Exercise prompt
Copy out each line of the material in which the word "bodies" appears.

Entries
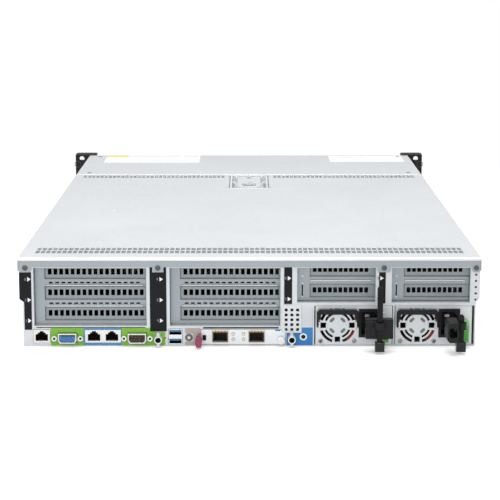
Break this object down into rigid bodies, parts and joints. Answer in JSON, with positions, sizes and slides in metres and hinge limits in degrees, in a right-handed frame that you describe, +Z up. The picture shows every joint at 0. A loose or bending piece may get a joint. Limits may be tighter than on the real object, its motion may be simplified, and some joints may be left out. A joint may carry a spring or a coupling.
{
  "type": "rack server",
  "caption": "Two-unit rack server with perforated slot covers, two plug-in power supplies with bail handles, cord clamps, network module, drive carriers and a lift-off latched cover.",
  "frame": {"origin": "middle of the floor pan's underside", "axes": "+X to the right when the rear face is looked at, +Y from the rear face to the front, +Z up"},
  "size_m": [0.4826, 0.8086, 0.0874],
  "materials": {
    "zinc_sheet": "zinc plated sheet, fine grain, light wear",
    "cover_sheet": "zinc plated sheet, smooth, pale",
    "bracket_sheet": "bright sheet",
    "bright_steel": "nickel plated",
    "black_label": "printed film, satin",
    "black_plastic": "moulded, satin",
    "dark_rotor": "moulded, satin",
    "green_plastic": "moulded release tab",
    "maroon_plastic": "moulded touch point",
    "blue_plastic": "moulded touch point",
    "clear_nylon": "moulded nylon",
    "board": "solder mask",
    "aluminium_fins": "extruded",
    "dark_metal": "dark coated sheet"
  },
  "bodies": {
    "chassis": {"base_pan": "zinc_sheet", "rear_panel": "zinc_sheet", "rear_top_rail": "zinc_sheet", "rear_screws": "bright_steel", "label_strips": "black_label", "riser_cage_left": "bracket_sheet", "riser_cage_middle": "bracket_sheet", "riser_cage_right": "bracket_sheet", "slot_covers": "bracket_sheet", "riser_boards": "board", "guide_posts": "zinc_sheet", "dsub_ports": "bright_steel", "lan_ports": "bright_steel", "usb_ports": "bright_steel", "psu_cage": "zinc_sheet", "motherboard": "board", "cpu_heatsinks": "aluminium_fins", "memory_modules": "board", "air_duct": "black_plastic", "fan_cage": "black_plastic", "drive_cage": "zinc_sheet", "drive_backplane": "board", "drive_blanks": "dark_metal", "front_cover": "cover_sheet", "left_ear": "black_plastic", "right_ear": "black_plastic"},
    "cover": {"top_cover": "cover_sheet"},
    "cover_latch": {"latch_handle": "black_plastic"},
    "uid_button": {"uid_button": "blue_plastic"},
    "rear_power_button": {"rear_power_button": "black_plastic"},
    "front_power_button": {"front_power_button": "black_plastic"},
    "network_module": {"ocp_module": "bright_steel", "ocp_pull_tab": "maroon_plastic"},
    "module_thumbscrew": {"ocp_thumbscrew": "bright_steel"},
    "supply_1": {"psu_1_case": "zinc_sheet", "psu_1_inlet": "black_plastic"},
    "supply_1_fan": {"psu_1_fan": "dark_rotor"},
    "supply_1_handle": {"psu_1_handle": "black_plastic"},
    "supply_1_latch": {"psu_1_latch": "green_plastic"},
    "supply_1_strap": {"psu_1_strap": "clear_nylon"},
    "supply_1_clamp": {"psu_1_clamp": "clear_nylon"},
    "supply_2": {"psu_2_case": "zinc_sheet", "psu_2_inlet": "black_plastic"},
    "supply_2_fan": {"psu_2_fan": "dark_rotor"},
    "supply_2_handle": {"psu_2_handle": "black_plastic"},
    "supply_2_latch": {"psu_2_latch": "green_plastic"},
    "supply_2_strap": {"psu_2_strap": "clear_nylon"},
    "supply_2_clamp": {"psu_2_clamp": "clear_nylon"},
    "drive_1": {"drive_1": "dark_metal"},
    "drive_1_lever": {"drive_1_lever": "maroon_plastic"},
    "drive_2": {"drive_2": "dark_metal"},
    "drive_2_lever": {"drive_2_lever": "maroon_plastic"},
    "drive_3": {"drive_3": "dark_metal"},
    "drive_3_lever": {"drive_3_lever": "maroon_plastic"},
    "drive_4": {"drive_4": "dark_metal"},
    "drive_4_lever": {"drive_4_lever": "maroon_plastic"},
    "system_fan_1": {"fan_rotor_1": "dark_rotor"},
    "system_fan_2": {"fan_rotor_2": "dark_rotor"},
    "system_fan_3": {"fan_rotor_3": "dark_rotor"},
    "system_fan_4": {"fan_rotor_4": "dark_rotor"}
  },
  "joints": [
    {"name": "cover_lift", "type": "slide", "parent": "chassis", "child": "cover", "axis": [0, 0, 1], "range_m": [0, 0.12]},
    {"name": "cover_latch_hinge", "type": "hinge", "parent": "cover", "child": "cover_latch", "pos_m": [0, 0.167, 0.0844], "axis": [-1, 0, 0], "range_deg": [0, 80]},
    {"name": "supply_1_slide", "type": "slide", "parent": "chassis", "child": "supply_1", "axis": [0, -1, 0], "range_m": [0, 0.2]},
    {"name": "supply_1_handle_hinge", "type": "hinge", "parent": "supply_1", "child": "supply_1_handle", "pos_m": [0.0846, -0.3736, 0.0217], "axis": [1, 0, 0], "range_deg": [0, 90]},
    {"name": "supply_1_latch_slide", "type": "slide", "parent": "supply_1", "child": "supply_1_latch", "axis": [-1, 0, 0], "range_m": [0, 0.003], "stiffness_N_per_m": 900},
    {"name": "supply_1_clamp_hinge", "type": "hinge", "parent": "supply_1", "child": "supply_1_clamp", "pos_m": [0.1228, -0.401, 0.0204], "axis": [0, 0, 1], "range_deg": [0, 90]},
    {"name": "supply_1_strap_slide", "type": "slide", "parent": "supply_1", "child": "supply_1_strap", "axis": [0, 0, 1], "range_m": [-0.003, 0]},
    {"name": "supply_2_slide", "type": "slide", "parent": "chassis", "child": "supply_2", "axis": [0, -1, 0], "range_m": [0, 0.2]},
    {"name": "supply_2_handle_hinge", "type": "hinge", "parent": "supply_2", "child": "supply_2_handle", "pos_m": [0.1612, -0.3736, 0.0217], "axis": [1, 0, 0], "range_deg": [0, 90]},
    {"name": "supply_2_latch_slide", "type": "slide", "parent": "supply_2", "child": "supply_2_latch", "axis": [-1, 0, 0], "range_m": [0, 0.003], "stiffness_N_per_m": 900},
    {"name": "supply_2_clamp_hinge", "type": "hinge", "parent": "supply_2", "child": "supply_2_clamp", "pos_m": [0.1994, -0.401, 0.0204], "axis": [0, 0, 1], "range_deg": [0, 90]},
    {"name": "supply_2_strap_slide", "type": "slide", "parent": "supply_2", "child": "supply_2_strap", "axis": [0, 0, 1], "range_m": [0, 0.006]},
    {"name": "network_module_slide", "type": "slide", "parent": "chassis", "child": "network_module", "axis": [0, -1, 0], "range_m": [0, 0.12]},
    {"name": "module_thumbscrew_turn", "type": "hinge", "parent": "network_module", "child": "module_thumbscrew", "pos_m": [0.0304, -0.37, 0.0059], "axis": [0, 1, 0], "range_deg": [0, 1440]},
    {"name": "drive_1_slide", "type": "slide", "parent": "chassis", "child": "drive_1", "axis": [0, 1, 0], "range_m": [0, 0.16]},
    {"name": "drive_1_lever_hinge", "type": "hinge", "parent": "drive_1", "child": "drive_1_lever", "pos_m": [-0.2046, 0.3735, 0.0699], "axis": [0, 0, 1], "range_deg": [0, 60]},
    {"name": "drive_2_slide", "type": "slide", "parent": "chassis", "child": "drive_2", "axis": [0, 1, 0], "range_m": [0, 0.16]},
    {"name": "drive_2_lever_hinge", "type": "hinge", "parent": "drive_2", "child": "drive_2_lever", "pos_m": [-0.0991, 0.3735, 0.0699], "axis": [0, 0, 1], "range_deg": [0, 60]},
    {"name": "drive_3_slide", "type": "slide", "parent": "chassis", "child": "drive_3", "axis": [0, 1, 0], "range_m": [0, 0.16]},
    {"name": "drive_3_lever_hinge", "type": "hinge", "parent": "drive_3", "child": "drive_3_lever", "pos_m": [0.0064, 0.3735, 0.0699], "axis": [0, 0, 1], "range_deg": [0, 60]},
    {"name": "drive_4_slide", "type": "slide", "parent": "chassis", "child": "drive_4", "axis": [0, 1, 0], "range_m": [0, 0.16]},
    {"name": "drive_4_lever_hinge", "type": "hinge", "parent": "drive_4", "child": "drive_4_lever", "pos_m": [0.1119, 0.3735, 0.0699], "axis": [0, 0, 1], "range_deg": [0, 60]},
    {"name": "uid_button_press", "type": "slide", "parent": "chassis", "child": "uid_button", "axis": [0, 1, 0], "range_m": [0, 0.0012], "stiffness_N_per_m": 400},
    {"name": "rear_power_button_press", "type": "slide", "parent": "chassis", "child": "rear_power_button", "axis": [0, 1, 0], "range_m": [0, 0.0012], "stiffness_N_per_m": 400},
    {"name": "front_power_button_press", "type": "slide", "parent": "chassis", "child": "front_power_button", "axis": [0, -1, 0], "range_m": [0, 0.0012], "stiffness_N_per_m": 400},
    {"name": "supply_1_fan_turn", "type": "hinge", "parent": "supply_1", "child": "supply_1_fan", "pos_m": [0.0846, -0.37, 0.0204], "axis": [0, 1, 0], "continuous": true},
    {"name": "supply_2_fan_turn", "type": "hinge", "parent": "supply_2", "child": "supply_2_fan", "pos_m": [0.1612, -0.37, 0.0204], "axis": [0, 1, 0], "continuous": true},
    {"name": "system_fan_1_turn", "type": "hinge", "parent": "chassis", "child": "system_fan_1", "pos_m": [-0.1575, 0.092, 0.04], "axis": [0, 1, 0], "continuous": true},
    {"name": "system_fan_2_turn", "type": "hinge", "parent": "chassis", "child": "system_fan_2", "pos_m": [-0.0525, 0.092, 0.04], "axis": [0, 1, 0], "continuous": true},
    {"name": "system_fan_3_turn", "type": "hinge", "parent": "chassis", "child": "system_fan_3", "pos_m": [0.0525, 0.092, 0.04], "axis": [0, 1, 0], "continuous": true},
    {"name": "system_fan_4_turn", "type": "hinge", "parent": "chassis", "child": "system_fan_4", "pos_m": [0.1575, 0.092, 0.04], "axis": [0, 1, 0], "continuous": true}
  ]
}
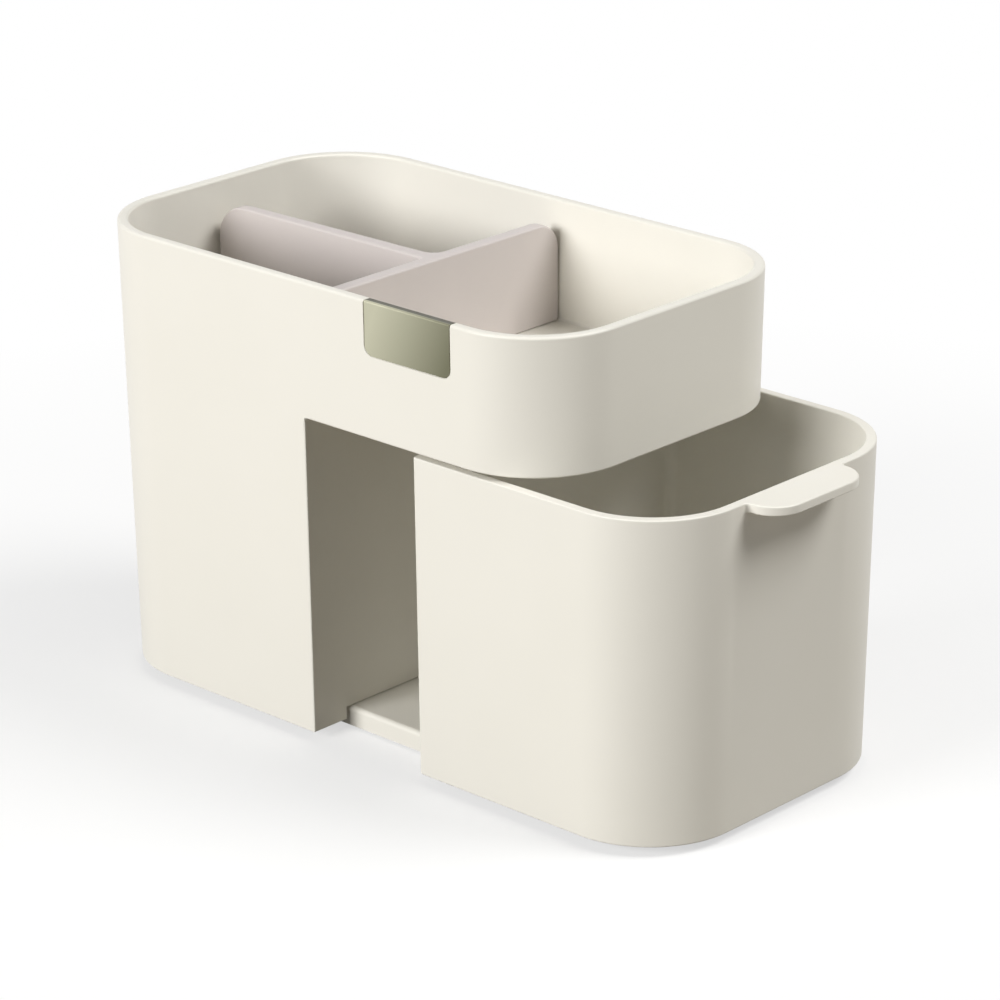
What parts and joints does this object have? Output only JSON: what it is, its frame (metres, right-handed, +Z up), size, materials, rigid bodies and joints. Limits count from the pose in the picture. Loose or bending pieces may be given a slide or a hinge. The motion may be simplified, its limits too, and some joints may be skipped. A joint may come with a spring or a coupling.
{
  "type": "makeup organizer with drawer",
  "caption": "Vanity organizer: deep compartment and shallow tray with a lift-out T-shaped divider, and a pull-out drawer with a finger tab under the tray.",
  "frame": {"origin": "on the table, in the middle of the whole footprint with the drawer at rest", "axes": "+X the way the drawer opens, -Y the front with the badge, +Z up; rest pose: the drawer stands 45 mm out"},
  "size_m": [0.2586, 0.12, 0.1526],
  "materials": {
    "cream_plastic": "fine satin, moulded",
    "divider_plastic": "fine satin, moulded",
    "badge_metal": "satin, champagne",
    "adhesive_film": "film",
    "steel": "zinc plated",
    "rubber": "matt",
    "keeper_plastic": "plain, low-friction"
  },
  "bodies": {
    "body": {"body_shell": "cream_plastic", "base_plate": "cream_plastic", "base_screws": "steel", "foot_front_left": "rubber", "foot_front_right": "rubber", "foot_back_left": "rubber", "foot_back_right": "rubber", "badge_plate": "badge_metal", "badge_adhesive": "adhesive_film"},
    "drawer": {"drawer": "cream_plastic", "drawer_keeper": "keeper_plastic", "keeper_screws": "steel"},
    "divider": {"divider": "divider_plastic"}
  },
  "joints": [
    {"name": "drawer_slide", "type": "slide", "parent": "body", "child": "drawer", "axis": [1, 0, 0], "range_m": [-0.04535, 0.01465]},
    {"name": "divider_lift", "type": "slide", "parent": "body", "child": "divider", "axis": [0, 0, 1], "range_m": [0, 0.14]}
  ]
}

Solution
Break this object down into rigid bodies, parts and joints. Answer in JSON, with positions, sizes and slides in metres and hinge limits in degrees, in a right-handed frame that you describe, +Z up. The picture shows every joint at 0. A loose or bending piece may get a joint. Limits may be tighter than on the real object, its motion may be simplified, and some joints may be left out. A joint may carry a spring or a coupling.
  "bodies": {
What parts and joints does this object have? Output only JSON: what it is, its frame (metres, right-handed, +Z up), size, materials, rigid bodies and joints. Limits count from the pose in the picture. Loose or bending pieces may be given a slide or a hinge. The motion may be simplified, its limits too, and some joints may be skipped. A joint may come with a spring or a coupling.
  "bodies": {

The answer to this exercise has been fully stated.